Planning submitted for Weardale Lithium green energy facility

April 2024
Group Ginger have designed three sites as a part of the planning application; an 580m2 processing plant and two bore holes. The overall architectural design is a contemporary interpretation of the proud mining heritage of Weardale and wider County Durham.
The brownfield processing plant is unashamedly contemporary, signifying the pioneering aspect of this new clean technology. An exercise in circular economy thinking and regenerative design, it re-purposes 35 acres of degraded post-industrial landscape formerly used as a cement works. By making use of existing infrastructure including an electricity substation and main highway access, the project saves tonnes of embodied carbon.

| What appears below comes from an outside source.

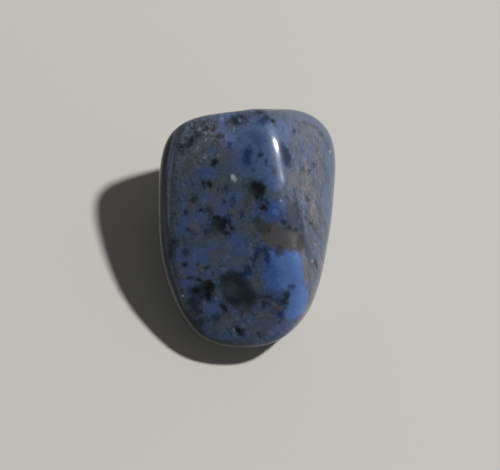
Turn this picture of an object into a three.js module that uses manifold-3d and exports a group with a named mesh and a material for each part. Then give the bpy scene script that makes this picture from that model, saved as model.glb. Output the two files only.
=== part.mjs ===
// A tumbled dumortierite pebble: one piece of polished blue stone, wedge shaped, thick at its far
// end and thin at its near end, with one steep facet on its right, resting on a small flat spot.
// Millimetres, +Z up. +X is the viewer's right and +Y points away from the viewer.
// The origin is on the table, under the middle of the stone's own length and width.

import * as THREE from 'three';
import { mergeVertices } from 'three/addons/utils/BufferGeometryUtils.js';
import Module from 'manifold-3d';

const wasm = await Module();
wasm.setup();

// The faces that wear has left on the stone, each given by the way it looks and by its distance in
// millimetres from the heart of the stone. Azimuth turns in degrees from +X towards +Y, and
// elevation is in degrees above the horizon.
const WORN_FACES = {
  top: { azimuth: 250, elevation: 71, distance: 3.7 },
  rightFacet: { azimuth: -6, elevation: 46, distance: 6.8 },
  rightSide: { azimuth: -6, elevation: -16, distance: 9.8 },
  farRight: { azimuth: 47, elevation: 12, distance: 23.0 },
  farEnd: { azimuth: 99, elevation: 8, distance: 14.1 },
  farLeft: { azimuth: 127, elevation: 6, distance: 15.4 },
  leftSide: { azimuth: 178, elevation: 0, distance: 10.5 },
  nearLeft: { azimuth: 212, elevation: 4, distance: 11.6 },
  nearEnd: { azimuth: 270, elevation: 10, distance: 14.2 },
  nearRight: { azimuth: 325, elevation: 2, distance: 11.3 },
  leftFoot: { azimuth: 180, elevation: -44, distance: 8.4 },
  farFoot: { azimuth: 90, elevation: -42, distance: 10.8 },
  nearFoot: { azimuth: 270, elevation: -58, distance: 9.3 },
  underside: { azimuth: 0, elevation: -90, distance: 5.2 },
};

// Broad swells and hollows that break up the worn faces: the way each one looks from the heart, how
// many degrees off it has mostly faded, and its height in millimetres, below zero for a hollow.
const SWELLS = {
  farRimDip: { azimuth: 82, elevation: 28, spread: 20, height: -0.5 },
  farLeftLump: { azimuth: 121, elevation: 26, spread: 16, height: 0.45 },
  farRightLump: { azimuth: 61, elevation: 14, spread: 16, height: 0.6 },
  rightFacetHollow: { azimuth: 345, elevation: 26, spread: 24, height: -0.25 },
  leftSideSwell: { azimuth: 195, elevation: -22, spread: 26, height: 0.3 },
  rightFootSwell: { azimuth: 20, elevation: -30, spread: 22, height: 0.35 },
  farFootHollow: { azimuth: 80, elevation: -22, spread: 19, height: -0.4 },
  nearFootHollow: { azimuth: 285, elevation: -25, spread: 19, height: -0.3 },
};

// The heart of the stone is this far above the table, in millimetres. It is a little less than the
// distance of the underside, so the table plane cuts off the flat spot that the stone rests on.
const HEART_HEIGHT = 5.0;

// The stone's back is arched along its length. Every height above the table grows by this share
// where the arch is highest, by nothing at its reach before and beyond that, and shrinks past it.
// The middle is measured along Y from the heart and the reach from the middle, in millimetres.
const ARCH_SHARE = 0.12;
const ARCH_MIDDLE = 3.0;
const ARCH_REACH = 14.0;

// How crisp the edges between worn faces are: 2 would melt them into one egg, 30 leaves them keen.
const EDGE_CRISPNESS = 8;

// Each edge of the starting icosahedron is cut this many times, which gives the fineness of the net.
const NET_DETAIL = 21;

// The net is drawn out to the stone's rough proportions, so that its triangles come out alike.
const NET_PROPORTIONS = new THREE.Vector3(1.0, 1.25, 0.75);

// A block under the table that trims the flat spot, in millimetres.
const TRIM_WIDTH = 60;
const TRIM_DEPTH = 20;

const STONE_COLOUR = 0x465168;
const STONE_ROUGHNESS = 0.15;

function unitVector({ azimuth, elevation }) {
  const turn = THREE.MathUtils.degToRad(azimuth);
  const rise = THREE.MathUtils.degToRad(elevation);
  return new THREE.Vector3(
    Math.cos(turn) * Math.cos(rise),
    Math.sin(turn) * Math.cos(rise),
    Math.sin(rise),
  );
}

const faces = Object.values(WORN_FACES).map((face) => ({
  normal: unitVector(face),
  distance: face.distance,
}));

const swells = Object.values(SWELLS).map((swell) => ({
  middle: unitVector(swell),
  spread: THREE.MathUtils.degToRad(swell.spread),
  height: swell.height,
}));

// The distance from the heart to the skin along one direction. A flat face alone would end the way
// at its distance over the cosine of the angle to it. The inverses of these lengths are added as
// high powers, so the nearest face rules and each edge is rounded, as tumbling rounds it. Each swell
// then adds its height, which fades with the square of the angle from its middle as a bell curve.
function skinDistance(direction) {
  let sum = 0;
  for (const face of faces) {
    const inverseLength = Math.max(0, direction.dot(face.normal)) / face.distance;
    sum += inverseLength ** EDGE_CRISPNESS;
  }
  let distance = sum ** (-1 / EDGE_CRISPNESS);
  for (const swell of swells) {
    const fading = direction.angleTo(swell.middle) / swell.spread;
    distance += swell.height * Math.exp(-(fading ** 2));
  }
  return distance;
}

// The arch as a parabola: the number that a height is multiplied by at a place along Y.
function archGrowth(y) {
  const fromMiddle = (y - ARCH_MIDDLE) / ARCH_REACH;
  return 1 + ARCH_SHARE * (1 - fromMiddle ** 2);
}

// The whole rounded stone before its flat spot is cut: a fine ball whose points are moved in or out
// to the skin along their own directions, and then up by the arch.
function roundedStone() {
  const geometry = new THREE.IcosahedronGeometry(1, NET_DETAIL);
  const position = geometry.attributes.position;
  const point = new THREE.Vector3();
  for (let i = 0; i < position.count; i += 1) {
    point.fromBufferAttribute(position, i).multiply(NET_PROPORTIONS).normalize();
    point.multiplyScalar(skinDistance(point));
    const height = (point.z + HEART_HEIGHT) * archGrowth(point.y);
    position.setXYZ(i, point.x, point.y, height);
  }
  return geometry;
}

function toSolid(geometry) {
  geometry.deleteAttribute('normal');
  geometry.deleteAttribute('uv');
  const merged = mergeVertices(geometry);
  return new wasm.Manifold(new wasm.Mesh({
    numProp: 3,
    vertProperties: merged.attributes.position.array,
    triVerts: new Uint32Array(merged.index.array),
  }));
}

function toGeometry(solid) {
  const mesh = solid.getMesh();
  const geometry = new THREE.BufferGeometry();
  geometry.setAttribute('position', new THREE.BufferAttribute(mesh.vertProperties, mesh.numProp));
  geometry.setIndex(new THREE.BufferAttribute(mesh.triVerts, 1));
  geometry.computeVertexNormals();
  return geometry;
}

// The stone with its flat spot cut by the table plane, moved so that its box is centred over the
// origin.
function stoneGeometry() {
  const block = new THREE.BoxGeometry(TRIM_WIDTH, TRIM_WIDTH, TRIM_DEPTH);
  block.translate(0, 0, -TRIM_DEPTH / 2);
  const geometry = toGeometry(toSolid(roundedStone()).subtract(toSolid(block)));
  geometry.computeBoundingBox();
  const middle = geometry.boundingBox.getCenter(new THREE.Vector3());
  geometry.translate(-middle.x, -middle.y, 0);
  return geometry;
}

const polishedStone = new THREE.MeshStandardMaterial({
  color: STONE_COLOUR,
  roughness: STONE_ROUGHNESS,
  metalness: 0,
});

const stone = new THREE.Mesh(stoneGeometry(), polishedStone);
stone.name = 'stone';

const pebble = new THREE.Group();
pebble.add(stone);

export default pebble;
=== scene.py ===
"""A tumbled and polished dumortierite pebble on a plain studio floor.

The file is laid out as a Blender add-on and run as a script. The stone's shape and its markings are
worked out in millimetres and put into the mesh in metres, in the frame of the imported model.
"""
import itertools
import math
from typing import NamedTuple

import bpy
import numpy as np
from bpy.props import FloatProperty, FloatVectorProperty, IntProperty, PointerProperty
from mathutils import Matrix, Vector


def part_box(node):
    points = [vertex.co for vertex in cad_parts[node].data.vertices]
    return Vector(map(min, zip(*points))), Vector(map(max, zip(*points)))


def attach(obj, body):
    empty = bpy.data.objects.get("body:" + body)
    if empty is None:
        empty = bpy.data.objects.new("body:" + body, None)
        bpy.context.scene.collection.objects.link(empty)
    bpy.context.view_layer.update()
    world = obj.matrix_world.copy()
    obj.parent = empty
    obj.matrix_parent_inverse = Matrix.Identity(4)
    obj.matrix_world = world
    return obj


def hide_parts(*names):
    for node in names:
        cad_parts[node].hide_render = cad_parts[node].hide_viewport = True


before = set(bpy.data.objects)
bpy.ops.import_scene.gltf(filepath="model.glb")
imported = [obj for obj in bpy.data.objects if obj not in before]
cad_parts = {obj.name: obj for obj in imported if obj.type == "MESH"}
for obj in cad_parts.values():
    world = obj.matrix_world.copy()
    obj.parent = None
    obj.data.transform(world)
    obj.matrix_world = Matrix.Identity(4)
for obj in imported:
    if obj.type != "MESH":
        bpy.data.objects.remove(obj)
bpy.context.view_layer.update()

bl_info = {
    "name": "Polished dumortierite pebble",
    "version": (1, 0, 0),
    "blender": (4, 5, 0),
    "location": "View3D > Sidebar > Pebble",
    "description": "Builds a tumbled dumortierite pebble with its layered, mottled polish",
    "category": "Add Mesh",
}

MM = 0.001


# The stone's shape, in millimetres and degrees, with the values of the solid part


class WornFace(NamedTuple):
    """A face that wear has left: where it looks, and its distance from the heart of the stone."""

    azimuth: float
    elevation: float
    distance: float


class Swell(NamedTuple):
    """A broad swell, or a hollow where the height is below zero, which fades over its spread."""

    azimuth: float
    elevation: float
    spread: float
    height: float


WORN_FACES = {
    "top": WornFace(250, 71, 3.7),
    "right_facet": WornFace(-6, 46, 6.8),
    "right_side": WornFace(-6, -16, 9.8),
    "far_right": WornFace(47, 12, 23.0),
    "far_end": WornFace(99, 8, 14.1),
    "far_left": WornFace(127, 6, 15.4),
    "left_side": WornFace(178, 0, 10.5),
    "near_left": WornFace(212, 4, 11.6),
    "near_end": WornFace(270, 10, 14.2),
    "near_right": WornFace(325, 2, 11.3),
    "left_foot": WornFace(180, -44, 8.4),
    "far_foot": WornFace(90, -42, 10.8),
    "near_foot": WornFace(270, -58, 9.3),
    "underside": WornFace(0, -90, 5.2),
}

SWELLS = {
    "far_rim_dip": Swell(82, 28, 20, -0.5),
    "far_left_lump": Swell(121, 26, 16, 0.45),
    "far_right_lump": Swell(61, 14, 16, 0.6),
    "right_facet_hollow": Swell(345, 26, 24, -0.25),
    "left_side_swell": Swell(195, -22, 26, 0.3),
    "right_foot_swell": Swell(20, -30, 22, 0.35),
    "far_foot_hollow": Swell(80, -22, 19, -0.4),
    "near_foot_hollow": Swell(285, -25, 19, -0.3),
}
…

Group Ginger have rejected the standard “agricultural shed” typology to create a long-life loose-fit building integrated with the landscape; which has the flexibility to adapt in line with changes in the emerging field of mineral extraction processing. The 580 m2 facility co-locates offices, welfare and laboratory spaces, together with the processing facilities, under one unified roof.
Initially, it is estimated the development plan will create 20 to 50 on site jobs plus additional employment within the local construction sector and supply chains. Scaling up to full commercial production, over the next 4 years, could produce approximately 10,000 tonnes of lithium carbonate per year, creating around 125 jobs and generating an estimated £1bn of gross economic value for the North East region.